EXERCISE TASK >> Print all of the data exactly.

DATA LINES >>
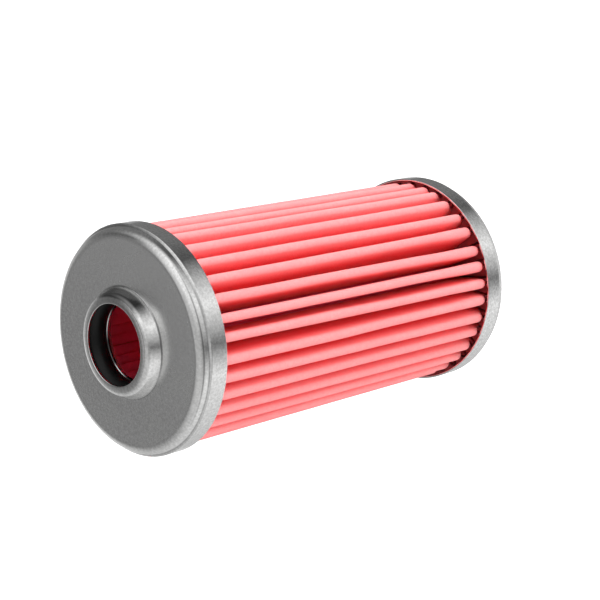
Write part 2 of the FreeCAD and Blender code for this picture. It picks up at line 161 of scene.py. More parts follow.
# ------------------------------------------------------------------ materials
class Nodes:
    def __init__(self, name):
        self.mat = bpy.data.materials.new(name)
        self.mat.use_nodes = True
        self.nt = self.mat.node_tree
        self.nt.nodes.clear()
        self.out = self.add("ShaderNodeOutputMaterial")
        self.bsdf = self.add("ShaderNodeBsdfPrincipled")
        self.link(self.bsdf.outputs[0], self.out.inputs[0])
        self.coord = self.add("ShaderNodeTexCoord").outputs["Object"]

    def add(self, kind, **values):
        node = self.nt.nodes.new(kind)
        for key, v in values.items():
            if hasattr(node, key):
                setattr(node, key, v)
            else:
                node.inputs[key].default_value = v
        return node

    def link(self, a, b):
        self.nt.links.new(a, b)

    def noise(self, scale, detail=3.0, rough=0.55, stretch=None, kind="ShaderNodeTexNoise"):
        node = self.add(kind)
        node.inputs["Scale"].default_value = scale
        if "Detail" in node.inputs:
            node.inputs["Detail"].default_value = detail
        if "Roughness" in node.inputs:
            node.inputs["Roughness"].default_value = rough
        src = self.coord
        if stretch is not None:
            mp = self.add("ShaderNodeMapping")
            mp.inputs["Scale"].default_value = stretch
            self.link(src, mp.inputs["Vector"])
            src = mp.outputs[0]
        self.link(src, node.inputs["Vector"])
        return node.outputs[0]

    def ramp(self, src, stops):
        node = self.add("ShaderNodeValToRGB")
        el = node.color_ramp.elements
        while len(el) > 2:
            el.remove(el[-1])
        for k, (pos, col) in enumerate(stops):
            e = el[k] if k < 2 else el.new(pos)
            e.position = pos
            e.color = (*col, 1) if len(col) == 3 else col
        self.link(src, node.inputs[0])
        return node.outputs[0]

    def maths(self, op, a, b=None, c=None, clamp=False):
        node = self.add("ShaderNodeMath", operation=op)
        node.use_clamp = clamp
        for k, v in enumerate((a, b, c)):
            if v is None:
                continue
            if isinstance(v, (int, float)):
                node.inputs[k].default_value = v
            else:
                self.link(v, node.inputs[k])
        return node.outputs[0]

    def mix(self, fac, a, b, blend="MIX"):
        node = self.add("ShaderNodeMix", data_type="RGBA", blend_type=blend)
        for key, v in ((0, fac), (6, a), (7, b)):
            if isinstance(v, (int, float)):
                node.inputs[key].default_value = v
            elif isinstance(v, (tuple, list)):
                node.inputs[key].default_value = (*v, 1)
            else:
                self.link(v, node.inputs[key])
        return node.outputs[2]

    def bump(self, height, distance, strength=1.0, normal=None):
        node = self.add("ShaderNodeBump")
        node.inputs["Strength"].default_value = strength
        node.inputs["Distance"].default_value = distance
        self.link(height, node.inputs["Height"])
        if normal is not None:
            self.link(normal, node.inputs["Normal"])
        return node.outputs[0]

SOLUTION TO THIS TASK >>
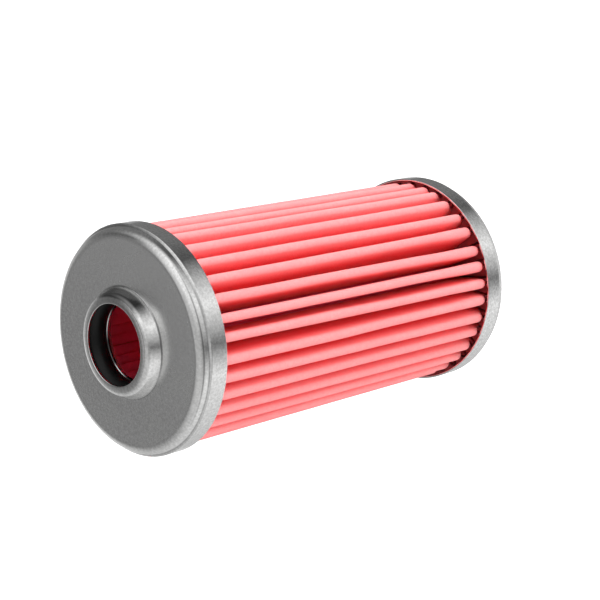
Write part 2 of the FreeCAD and Blender code for this picture. It picks up at line 161 of scene.py. More parts follow.
# ------------------------------------------------------------------ materials
class Nodes:
    def __init__(self, name):
        self.mat = bpy.data.materials.new(name)
        self.mat.use_nodes = True
        self.nt = self.mat.node_tree
        self.nt.nodes.clear()
        self.out = self.add("ShaderNodeOutputMaterial")
        self.bsdf = self.add("ShaderNodeBsdfPrincipled")
        self.link(self.bsdf.outputs[0], self.out.inputs[0])
        self.coord = self.add("ShaderNodeTexCoord").outputs["Object"]

    def add(self, kind, **values):
        node = self.nt.nodes.new(kind)
        for key, v in values.items():
            if hasattr(node, key):
                setattr(node, key, v)
            else:
                node.inputs[key].default_value = v
        return node

    def link(self, a, b):
        self.nt.links.new(a, b)

    def noise(self, scale, detail=3.0, rough=0.55, stretch=None, kind="ShaderNodeTexNoise"):
        node = self.add(kind)
        node.inputs["Scale"].default_value = scale
        if "Detail" in node.inputs:
            node.inputs["Detail"].default_value = detail
        if "Roughness" in node.inputs:
            node.inputs["Roughness"].default_value = rough
        src = self.coord
        if stretch is not None:
            mp = self.add("ShaderNodeMapping")
            mp.inputs["Scale"].default_value = stretch
            self.link(src, mp.inputs["Vector"])
            src = mp.outputs[0]
        self.link(src, node.inputs["Vector"])
        return node.outputs[0]

    def ramp(self, src, stops):
        node = self.add("ShaderNodeValToRGB")
        el = node.color_ramp.elements
        while len(el) > 2:
            el.remove(el[-1])
        for k, (pos, col) in enumerate(stops):
            e = el[k] if k < 2 else el.new(pos)
            e.position = pos
            e.color = (*col, 1) if len(col) == 3 else col
        self.link(src, node.inputs[0])
        return node.outputs[0]

    def maths(self, op, a, b=None, c=None, clamp=False):
        node = self.add("ShaderNodeMath", operation=op)
        node.use_clamp = clamp
        for k, v in enumerate((a, b, c)):
            if v is None:
                continue
            if isinstance(v, (int, float)):
                node.inputs[k].default_value = v
            else:
                self.link(v, node.inputs[k])
        return node.outputs[0]

    def mix(self, fac, a, b, blend="MIX"):
        node = self.add("ShaderNodeMix", data_type="RGBA", blend_type=blend)
        for key, v in ((0, fac), (6, a), (7, b)):
            if isinstance(v, (int, float)):
                node.inputs[key].default_value = v
            elif isinstance(v, (tuple, list)):
                node.inputs[key].default_value = (*v, 1)
            else:
                self.link(v, node.inputs[key])
        return node.outputs[2]

    def bump(self, height, distance, strength=1.0, normal=None):
        node = self.add("ShaderNodeBump")
        node.inputs["Strength"].default_value = strength
        node.inputs["Distance"].default_value = distance
        self.link(height, node.inputs["Height"])
        if normal is not None:
            self.link(normal, node.inputs["Normal"])
        return node.outputs[0]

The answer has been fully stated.